Faris Al-Rawi

Faris Al-Rawi

United National Congress (UNC) Members of Parlia­ment made the coward’s choice of absenting themselves from the Parliament Chamber rather than casting their vote against the Bail (Amendment) (No 2) bill.

This was the position of Attorney General Faris Al-Rawi yesterday.

But Oropouche East MP Dr Roodal Moo­ni­lal countered it was the Government who “retreat­ed” after it recognised the Bail bill would not get the requisite number of votes.

The bill required a three-fifths special majority or 26 votes.

The Government had initially announced it intended to take it through all the stages.

But the Attorney Ge­neral indicated this plan was frustrated “when the UNC ran away from the Parliament and refused to support the (no-bail) law” on Wednesday.

“There weren’t enough members in the House to pass the bill,” he said yesterday. “There was nobody oppo­site me. There was one point in time when (Pointe-a-Pierre MP) David Lee alone was sitting on the (Opposition) bench.”

The Attorney General had commented on the Opposition’s absence during his wrap-up.

“There are only three members of the UNC bench present in this debate. Not a single member occupying the benches opposite us is present, other than Pointe-a-Pierre, Caron­i East and Oropouche West. That’s it!

“We wan­ted to pass this bill tonight, but there has been a sabotage by the Opposition. You see, we are required to have three-fifths of the votes of this Parliament...and when we look to the constitutionality of the bill and are trying to pass the law tonight, we are in difficulty.

“Even though they are paid to be in the Parliament, they are absent and that is nothing but a crying shame,” he said to deskthumping.

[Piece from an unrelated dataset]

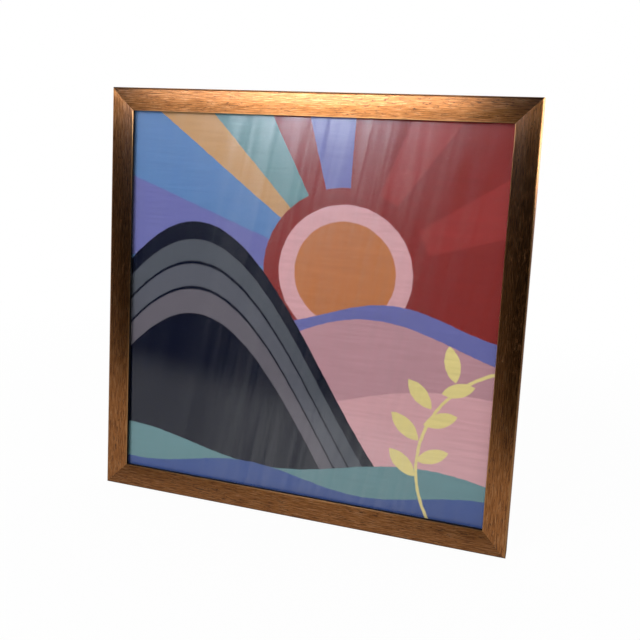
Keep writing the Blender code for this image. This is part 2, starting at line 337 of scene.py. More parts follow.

Asked yesterday whe­ther Government was prepared to compromise on the bill, the Attorney General said: “The UNC is effectively saying that they would not support the bill at all. It is a complete rejection because what they are asking for (which are the two and three-strike rules) is already existing law.”

This Bail No 2 bill is proposing to deny bail to anyone, including first offenders, found in possession of sophisticated and illegal automatic firearms.

Jail ain’t make to ripe fig 

Told that Moonilal had said Government clearly did not consider the passage of this bill to be urgent since it adjourned to December 6, the Attorney General said, “Let me put this in context. The only way we have gotten (special majority) bills passed so far is when the public sentiment has risen up against the UNC, just as happened with FATCA, Global Forum, Anti-Gang, Income Tax, Bail No 1.

“It is clear that the UNC needs to be exposed to the public before they would support critically needed special legislation.”

Noting the Opposition when in Government had passed more draconian and restrictive laws which ousted the jurisdiction of the court completely, the Attorney Gen­eral accused the UNC of hypocrisy.

He quoted then-justice minister Prakash Ra­madhar, during the debate in December 2010 on a Bail Amendment bill brought by the UNC government, as saying there was “no divine right to bail in this country”.

The AG said in this same debate, Suruj Ramba­chan said one could not be sympathe­tic to criminals. But Al-Rawi said it was du­ring the same debate that former attorney general Anand Ramlogan made the most famous statement, “Jail ain’t make to ripe fig”.

Said Al Rawi, “How far they have come? Now, every single one of them under the most absent Opposition Leader” is opposing a measure, and one which “preserves the integrity of the judiciary”.

Moonilal: Government retreated 

Moonilal, for his part, denied the Attorney General’s assertion that the Opposition was a no-show, saying it was the Government which didn’t have its full complement in the Chamber.

“There were seven Op­position members pre­sent and the Govern­ment needed three Opposition votes to pass the bill,” he said.

He said MPs Tim Gopeesingh, Christine Newallo-­Hosein, Suruj Ram­bachan, David Lee, Rodney Charles, himself and “one other MP” were present.

Moonilal said he believed Government adjourned because it now has to consider an amendment to the bill because the Opposition is not prepared to support it in its present form.

He said the Opposition was of the view that people should only be denied bail if they have a pending charge or conviction, and not a first-time offence.

“They (the Govern­ment) took a policy U-turn to say that persons who have no charge or no conviction should be denied bail, and we are saying to go back to the original policy,” he said. “I think they are considering our suggestion and that is one of the reasons, I suspect, is why they ‘bailed’ out.

“I think it was sensible to adjourn and to go back to make amendments before coming back to the table,” Moonilal said.

He stressed the Government had a duty to bring its full complement when it is coming for votes on special majority legislation.

“You can’t come with your bus half-full and expect that the other people’s bus will help you,” he said.

He also said since the matter has been put off, for almost two weeks or so, it cannot be that the Government was “so eager” to pass that bill.